Sharply subversive, the play’s plot is simple, its melodies hummable, its script littered with rhymes both irreverently comic and profoundly tragic. We find ourselves on the fringes of an unnamed city, down where the claustrophobic, matchbox apartments of the Bayou Mansions stand crumbling, down on Red Herring street, where a revolution is brewing. Sweeping in a hall where the cockroaches scurry over every wall, the caretaker dreams only of leaving. In a dingy apartment in another block, pretty Agnes Eaves and her little illustrated daughter have just arrived, fuelled by liberal goodwill and the conviction that the wild children of the mansions can be rehabilitated with a little “love, encouragement and collage.”

In the hallways, the shadows of Wayne the racist and his little racist children hunt for their next victim, and down the road, the child gang lead by the intrepid Zelda lay their plots thick and ambitious – they want what you have out there. But Zelda is a disruption who will not be tolerated – particularly when she kidnaps the Mayor’s cat and invades his park. In her immediate future are a sinister black collection van and a full course of Granny's green gumdrops. She is scheduled for a reminder that those born in the Bayou, die in the Bayou.

With little but a set of screens and many changes of costume, Suzanne, Esme and Lillian stand in for a modest crowd of characters and are amply supported by several animated counterparts, including little Evey Eves, who is impeccably well mannered except for the one time she wrenches her arm out of its socket and waves it around. Darkly comic, filled with big, coruscating visuals, ‘The Animals and Children Took to the Streets’ is part cabaret and part silent movie; it’s a droll musical, a piece of studied social commentary, a giant graphic novel whose characters peer out of curtained windows and escape to traipse about the stage.

The show received a warm welcome in Colombo, with two sold out performances (followed by equally well-attended workshops.) Part of the undoubted success of their 70-minute show is that it doesn’t labour its point, in fact it doesn’t really have a point to make, except where it serves as a grim oracle predicting the inevitable. For the watching audience, the play’s thematic concerns ripple out into the real world. With her frightening threat of ‘we want what you have out there,’ you can see Zelda running wild and hot with a looting mob in the middle of a London riot.

Suzanne who lives in East London wrote the play months before the riots and says she never anticipated the intensity of what happened, but that an “explosion” was coming was obvious in the very air of the city. “You can see that there’s no communication between this very wealthy, very arty, very liberal middle class and those who live in extreme poverty…I think we were very inspired by that when we were making the show.” Personally too, she drew from her experiences teaching in a school, where she saw young pupils put on the drug Ritalin. Though concerned that they were far too young to be given drugs to cure their depression or hyperactivity, she says also that in some cases children appeared the happier for it, doing better in class and at home.
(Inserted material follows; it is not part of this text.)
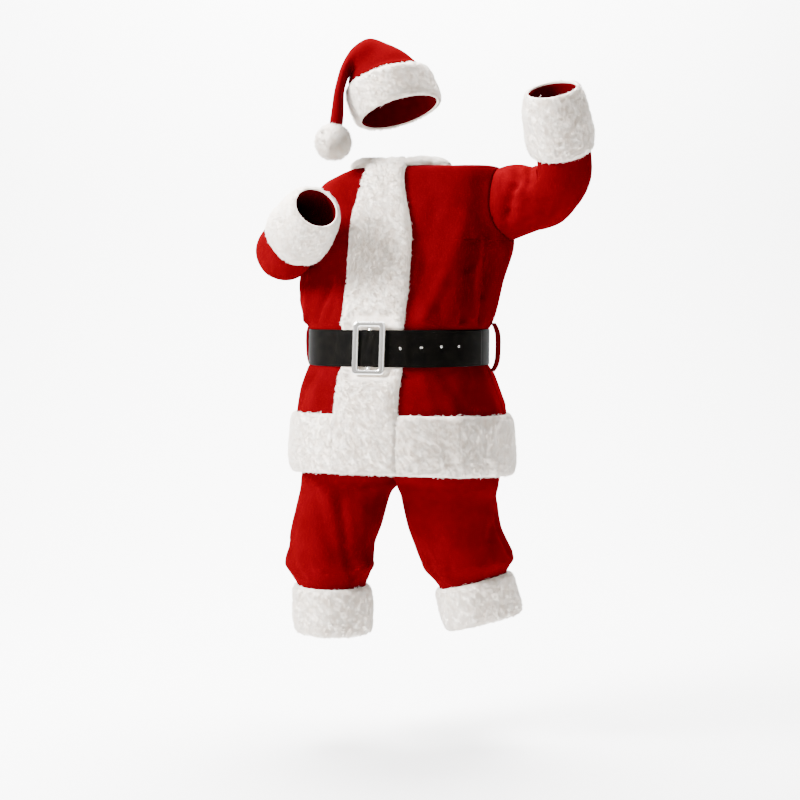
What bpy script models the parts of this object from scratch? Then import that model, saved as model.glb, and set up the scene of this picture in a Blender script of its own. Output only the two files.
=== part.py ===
"""Santa suit: belted jacket, trousers and hat in red plush with white fur trim, in its worn pose.

Metres, +Z up. The origin is the centre of the neck base, +X is the wearer's left and the front
faces -Y. Heights in the tables are above the wearer's soles.
"""
import math

import bmesh
import bpy
import numpy as np
from mathutils import Matrix

NECK_HEIGHT = 1.47        # from the wearer's soles to the origin
CLOTH = 0.0020            # wall of the plush
SEAM = 0.0003             # gap left between two pieces that are sewn or lie together
TURN = 2 * math.pi
RIGHT, LEFT = -1, 1       # sides of the wearer

BELT_HEIGHT = 1.0245      # middle of the belt
BELT_WIDTH = 0.091
BELT_THICK = 0.0028
BELT_START_ANGLE = math.radians(3.0)    # the strap is sewn round the buckle's bar here
BELT_TAIL_ANGLE = math.radians(80)      # and its tail ends here, over the first turn
BELT_PLACKET_ANGLE = math.radians(23)   # where the strap comes down off the placket
BUCKLE_WIDTH, BUCKLE_HEIGHT, BUCKLE_THICK = 0.084, 0.130, 0.005
BUCKLE_SIDE, BUCKLE_RAIL = 0.015, 0.0125
BUCKLE_BAR_WIDTH, BUCKLE_BAR_THICK = 0.008, 0.0025
STRAP_SLACK = 0.0002      # of the strap over the bar, which leans a little less than the strap
LOOP_ANGLE = math.radians(93)
LOOP_HEIGHT, LOOP_WIDTH, LOOP_THICK, LOOP_STAND = 0.122, 0.015, 0.0120, 0.0148

PLACKET_HALF = 0.083
COLLAR_PILE = 0.016
CUFF_LENGTH = 0.150       # fur cuff of a sleeve
FUR_PILE = 0.017          # depth of the fur trim
FUR_LUMP = 0.0018         # how uneven its surface is
FUR_TUFT = 0.045          # and the size of its tufts
FUR_OVERHANG = 0.004      # how far fur reaches past the cloth it is sewn on
UNDER_BELT = 0.0040       # fur pressed flat under the belt
UNDER_BUCKLE = 0.0045     # and behind the buckle's rails
STRAP_LIFT = 0.0012       # of the belt's underside off the jacket
STRAP_OVER_PLACKET = UNDER_BELT + 0.0007
LOOP_LIFT = 0.0004        # of the loops' sewn ends off the jacket
PLACKET_CLEARANCE = 0.0008  # between the placket and the hem band
COLLAR_GAP = 0.0015       # between the collar's two ends
WAISTBAND_THICK = 0.003
WAISTBAND_HEIGHT = 0.040
WAIST_GAP = 0.0010        # between the waistband, which leans with the jacket, and the trousers' level top
POMPOM_CORE, POMPOM_RADIUS = 0.030, 0.050
POMPOM_TUCK = 0.0011      # how far its core reaches up inside the hat's tip

RED = (0.36, 0.004, 0.010, 1.0)
WHITE = (0.86, 0.85, 0.82, 1.0)
BLACK = (0.012, 0.012, 0.013, 1.0)
SILVER = (0.78, 0.78, 0.80, 1.0)


# ---------------------------------------------------------------- tables and curves

def smooth_curve(stops, values, at, level=True):
    """Values at the places at, on a smooth curve through the rows. A level curve never overshoots."""
    slope = np.diff(values, axis=0) / np.diff(stops)[:, None]
    turn = np.empty_like(values)
    turn[0], turn[-1] = slope[0], slope[-1]
    if level:
        product = slope[:-1] * slope[1:]
        total = slope[:-1] + slope[1:]
        turn[1:-1] = np.where(product > 0, 2 * product / np.where(product > 0, total, 1), 0)
    else:
        turn[1:-1] = (slope[:-1] + slope[1:]) / 2
    row = np.clip(np.searchsorted(stops, at, side="right") - 1, 0, len(stops) - 2)
    span = (stops[row + 1] - stops[row])[:, None]
    t = (at - stops[row])[:, None] / span
    return ((2 * t ** 3 - 3 * t ** 2 + 1) * values[row] + (t ** 3 - 2 * t ** 2 + t) * span * turn[row]
            + (3 * t ** 2 - 2 * t ** 3) * values[row + 1] + (t ** 3 - t ** 2) * span * turn[row + 1])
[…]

Ranmali Mirchandani, Manager, Programme Delivery at the British Council was confident the play would resonate with local audiences. “It could be set anywhere in the world,” she says. Ranmali chose the play from a British Council Showcase at Edinburgh not just because she loved the company’s first show, but because it was clear they had evolved hugely in the intervening years. The company themselves know this has been a huge leap forward, particularly because they felt the stress of having to follow on the success of ‘Between the Devil and the Deep Blue Sea.’ “I’ve never ever created anything with an awareness of reviewers before and that was so difficult and a big part of the process was really not very enjoyable and nerve wracking. You wake up in the middle of the night thinking ‘what are we going to do? Nothing is going to be good enough.’ Even after they debuted it to audiences, they found themselves wrestling to command it - “At first it was very difficult, and it felt like the show owned us, we didn’t own the show,” Suzanne says, “we didn’t always get it right.”

Now having tamed the beast, the company is already looking ahead. They’re working on Mozart’s opera ‘The Magic Flute’ with a group of 60 opera singers and have also started toying with their own production which will feature a golem for a character and allow them to play around with stop motion animation, introducing scenes where illustrated characters develop into real actors and vice versa. For now though, they will continue touring with the show, waving their tabloid headlines at audiences, leaving us simultaneously entertained and faintly disquieted by the inverted writing on the wall.